Imbalanced Diet and Food Fads

Diet forms and plays important role in our health care. Foods are obtained from vegetables, cereals, dry and ripe fruits, animals poultary and livestock. A balanced diet should consist of carbohydrates, proteins, minerals and vitamins. The amount of energy derived from various foods is measured in terms of calorie intake.

Calorie intake is decided on the basis of individual requirement of a person, whether in health or disordered state (disease). While working out a food plan, based on requisites of an individual, due care may always be given to following factors.

  1. Prescribed diet should consist of all the nutrients.
  2. It should meet all requirements of the body.
  3. Green and leafy vegetables, fruits, cereals, fibre and dairy products should form an essential  part of each diet.
  4. Diet prescribed must be satiating, fulfilling, cost-effective and easily available. 
  5. Food habits, health status, climatic effects and suitability should be always taken care of.
  6. In health and disease dietary patterns should address themselves to an individual’s capacity to digestive capacity of a particular diet, allergy to certain foods, prohibited foods.
  7. Prescribed diet should not cause any disturbance to a person’s natural style of living.
  8. Except where otherwise necessarily needed, diet should preferably be form vegetable kingdom, diary products, though occasional switch-over to meat-diet may be resorted to.
  9. Certain irritating foods, spices and condiments, fats should be avoided as far as possible.
  10. Care should be taken to see that no food item should impair and retard functioning of excretory organs.
  11. Any reaction, arising out of dietary change and intake, should be attended to without delay.
  12. Age, sex, health status should always be taken into account, before prescribing any dietary plan. 
  13. A person must be given an option for suitable changes in diet so as to avoid monotony and compelling him to seek refuge in forbidden food items.

It is a welcome sign that people, at large, are though of late, taking care to regulate and monitor their diets. They are now concerned about their health care and above all, take cue and inspiration from various useful programmes disseminated through audio-visual media, news papers, periodicals and magazines.
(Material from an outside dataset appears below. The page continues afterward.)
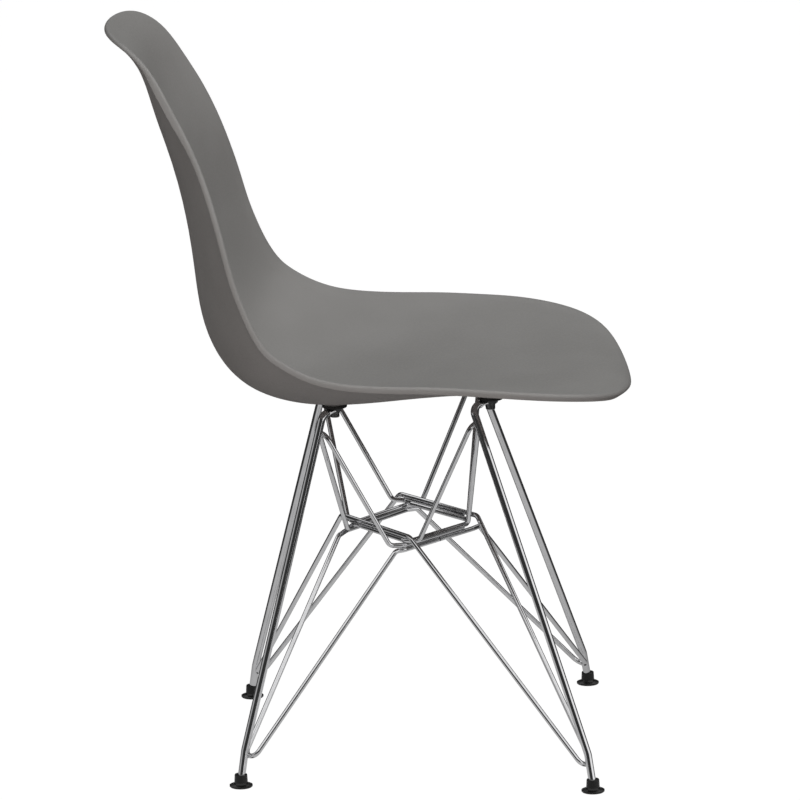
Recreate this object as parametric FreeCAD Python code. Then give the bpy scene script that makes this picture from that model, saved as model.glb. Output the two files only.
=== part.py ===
"""Side chair: a moulded plastic bucket shell on a crossed wire base of chromed steel.

Frame: origin on the floor under the middle of the chair, +Z up, the sitter faces -Y
and the sitter's left is +X. Lengths are in millimetres, angles in degrees.
"""
import FreeCAD, Part
import math
import os
from FreeCAD import Vector

os.makedirs("parts", exist_ok=True)

# Shell
SHELL_WALL = 4.6
# centre line of the shell in the middle plane (y, z), from the top lip to the front edge
SPINE = [(267.6, 771.1), (249.7, 756.2), (235.4, 737.4), (220.7, 694.3), (201.4, 632.6),
         (187.5, 571.8), (180.5, 519.9), (168.1, 454.0), (137.1, 409.3), (92.0, 388.7),
         (31.5, 384.1), (-48.3, 393.2), (-138.2, 402.6), (-218.7, 401.6), (-255.8, 394.8),
         (-267.6, 382.7)]
# cross curve: distance down the centre line, rise at CURVE_HALF_WIDTH, power of the rise
CURVE_HALF_WIDTH = 200.0
CROSS_CURVE = [(0, 37.5, 2.08), (40, 39.0, 2.09), (75, 43.0, 2.09), (115, 49.0, 2.1),
               (150, 48.0, 2.1), (190, 43.5, 2.1), (225, 41.5, 2.1), (258, 42.3, 2.12),
               (290, 46.3, 2.23), (330, 50.3, 2.35), (380, 52.2, 2.5), (411, 51.8, 2.6),
               (456, 45.8, 2.65), (490, 40.2, 2.63), (544, 33.0, 2.6), (615, 24.0, 2.58),
               (654, 18.8, 2.56), (693, 15.4, 2.54), (740, 13.8, 2.52), (812, 13.0, 2.49)]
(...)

Rising number of dieticians is a testimony to the foregoing revelation.

Food fads have changed our food habits, ready to eat fast foods and their mushroom growth points to our penchant and weakness for opting for food cooked outside our homes. To make a fast buck and being totally unmindful of health hazards shelled out to such food-eaters, the society is suffering from various stomach upsets.
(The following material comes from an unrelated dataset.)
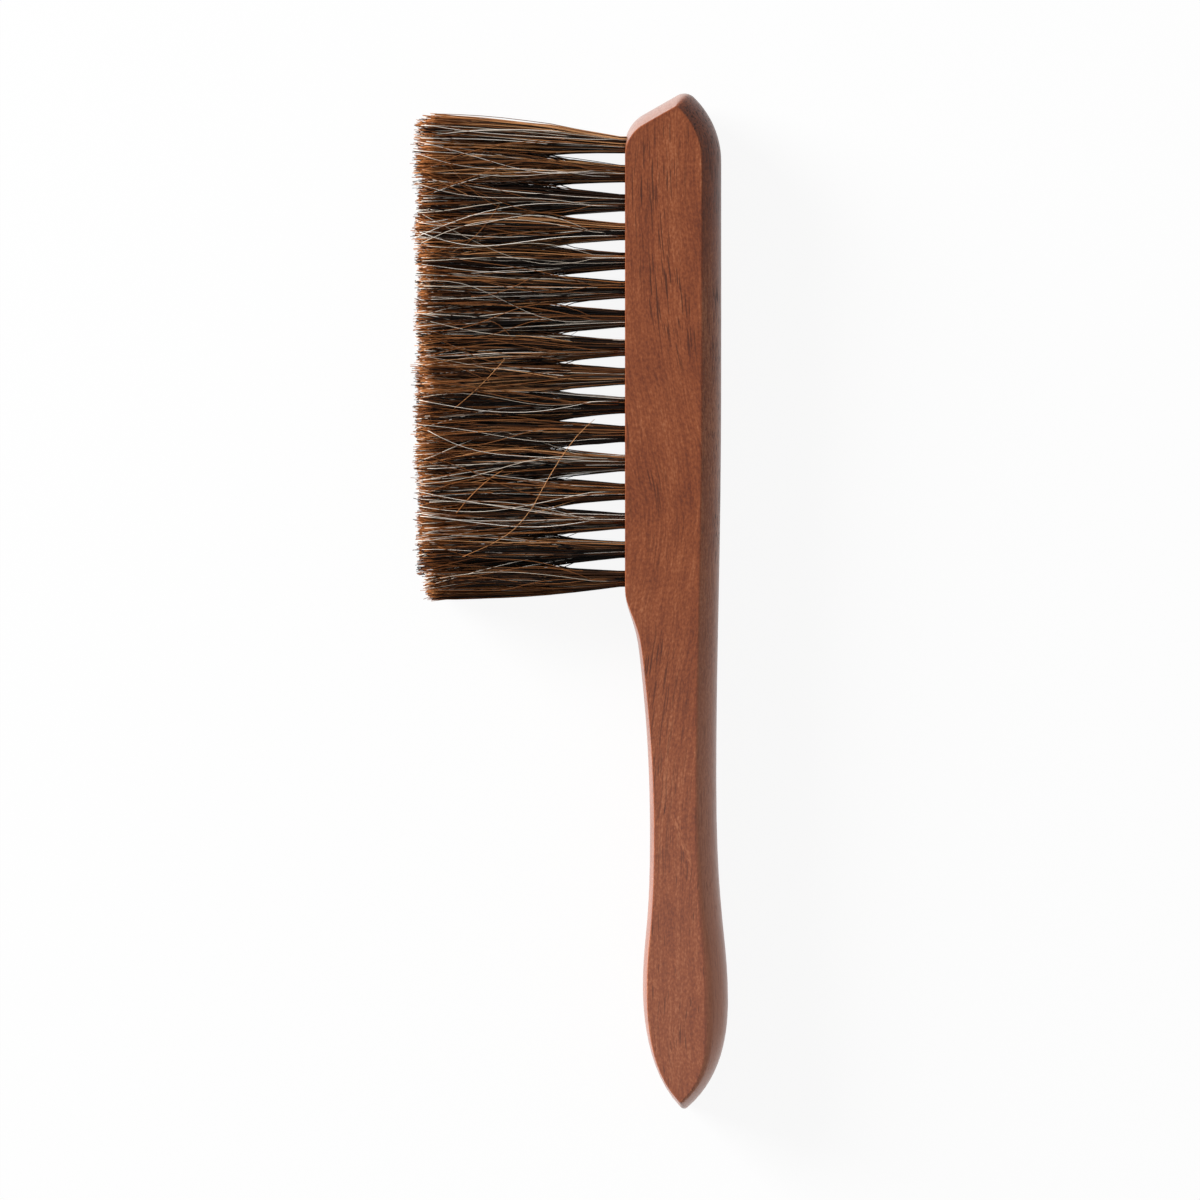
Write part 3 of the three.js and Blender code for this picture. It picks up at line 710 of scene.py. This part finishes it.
def seen_in_view(finish):
    """1 where the camera, gloss or glass looks at the background, and 0 where light falls on it."""
    kinds = ("Is Camera Ray", "Is Glossy Ray", "Is Transmission Ray")
    view, gloss, glass = (finish.node("LightPath", output=kind) for kind in kinds)
    return finish.maths("MAXIMUM", finish.maths("MAXIMUM", view, gloss), glass)


paint = Finish(bpy.data.materials.new("white_table"))
matt = paint.node("BsdfDiffuse", None, {"Color": TABLE_PAINT})
glow = paint.node("Emission", None, {"Strength": 1.0})
painted = paint.node("MixShader", None, {0: seen_in_view(paint) * TABLE_GLOW, 1: matt, 2: glow})
paint.node("OutputMaterial", None, {"Surface": painted})

bpy.ops.object.select_all(action="DESELECT")
bpy.ops.mesh.primitive_plane_add(size=TABLE_SIZE, location=(0, 0, cad_bounds[0].z - 0.02 * MM))
table = bpy.context.object
table.name = "table"
table.data.materials.append(paint.owner)

bpy.context.scene.world = bpy.data.worlds.new("studio")
studio = Finish(bpy.context.scene.world)
fill_light = studio.node("Background", None, {"Color": ROOM_WHITE, "Strength": ROOM_LIGHT})
backdrop = studio.node("Background", None, {"Color": ROOM_WHITE, "Strength": 1.0})
room = studio.node("MixShader", None, {0: seen_in_view(studio), 1: fill_light, 2: backdrop})
studio.node("OutputWorld", None, {"Surface": room})

lamp_data = bpy.data.lights.new("key_lamp", "AREA")
lamp_data.size = LAMP_SIZE
lamp_data.energy = LAMP_POWER
lamp = bpy.data.objects.new("key_lamp", lamp_data)
bpy.context.scene.collection.objects.link(lamp)
lamp.location = LAMP_PLACE
lamp.rotation_euler = (-Vector(LAMP_PLACE)).to_track_quat("-Z", "Y").to_euler()
lamp.visible_glossy = False  # as through a polarising filter, so that the lacquer has no white glare

camera_data = bpy.data.cameras.new("camera")
camera_data.lens = LENS
camera_data.sensor_width = SENSOR
camera_data.clip_end = 20
camera = bpy.data.objects.new("camera", camera_data)
bpy.context.scene.collection.objects.link(camera)
camera.location = (*VIEW_CENTRE, thickness_middle + VIEW_WIDTH * LENS / SENSOR)
bpy.context.scene.camera = camera
bpy.context.scene.view_settings.view_transform = "Standard"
Once in a while and that too for the sake of change, such food may be had put the problem arises when such food items tend to replace our home made foods. The former lay stress on taste and not nutrition, not on your health but on your pockets. It is pity that, in most of our homes, cooked food brought and bought from outside decorates our dinning tables. In fact, such foods spoil our health as we imbibe diseases only.

We realize our fault when our health has already been spoiled and, then, it is too late to make amends for the wrongs we have done to our body. Let us not blame the vendors. They have given us what we liked and demanded. This is a simple equation of demand and supply which trend needs to be reserved for the benefit of the consumers, and sooner it is done, the better it would be. Let us not fall a prey to our taste buds and fall ill due to our wrong and misplaced food fads. Let us remember there is no substitute for good health.